Alon Pinkas, a former diplomat for Israel, said that the U.S. decision was motivated by mounting American frustration with Netanyahu, as well as pressure from some congressional Democrats to more closely supervise Israel’s use of U.S. arms. And, he added, it was a signal to Israel that a full-scale invasion of Rafah could have further consequences.

“The logic behind this is a warning: If you don’t get your act together, there’s a lot more obstructions that could happen,” Pinkas said.

But if the move by the United States was intended to send a message to Israel, it lacked some teeth.

The Biden administration is not halting all weapons to Israel and, at this point, has not made a final determination on how to proceed with the bombs withheld last week.

In fact, officials said the administration had just approved the latest tranche of aid amounting to $827 million worth of weapons and equipment. The administration intends to send “every dollar” of the money just appropriated by Congress, the officials said.

Tensions between Biden and Netanyahu have grown steadily in recent months. During a phone conversation a month ago, Biden for the first time threatened to rethink U.S. support for the war if Netanyahu did not change course, according to a White House summary of the call. While Biden did not explicitly say he would limit or cut off arms during the call, that was an implied possibility.

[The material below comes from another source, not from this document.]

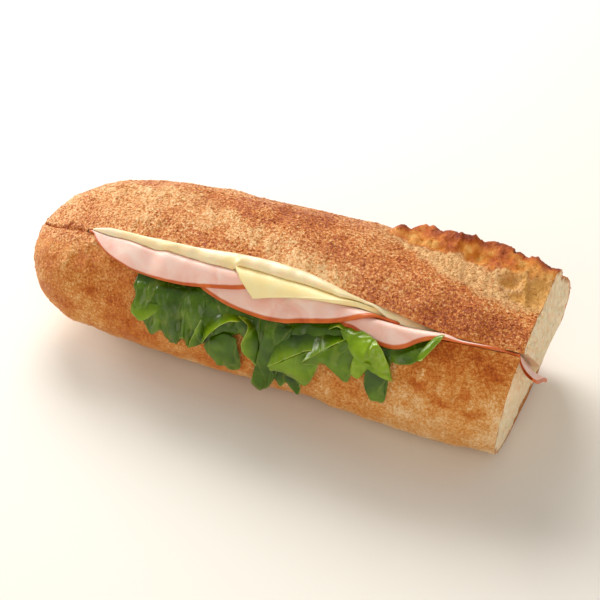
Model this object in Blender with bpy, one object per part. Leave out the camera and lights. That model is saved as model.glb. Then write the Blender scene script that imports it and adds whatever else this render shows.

Since then, the White House has credited Israel with responding to the president’s demands by doing more to limit civilian casualties and facilitate the delivery of humanitarian aid. In some ways, Israel has gradually moved closer to what some U.S. military officials had been seeking from the start: a more surgical campaign prioritizing targeted operations.

But differences over a possible invasion of Rafah and the terms of a cease-fire deal being negotiated by international mediators have led to new tensions between the White House and the Israelis.

Negotiators from Israel and Hamas were in Cairo on Wednesday amid a renewed international push on a proposed deal for a cease-fire, although Israeli officials said that major gaps remained between the sides.

In a sign of the growing urgency, Netanyahu met with Burns on Wednesday afternoon in Israel, according to an Israeli official who requested anonymity to discuss the talks. Another person briefed on hostage negotiations confirmed that Burns was traveling to Israel.

Burns has been shuttling across the region in recent days, trying to clinch a cease-fire deal that would see the release of hostages held in Gaza and Palestinian prisoners held in Israel.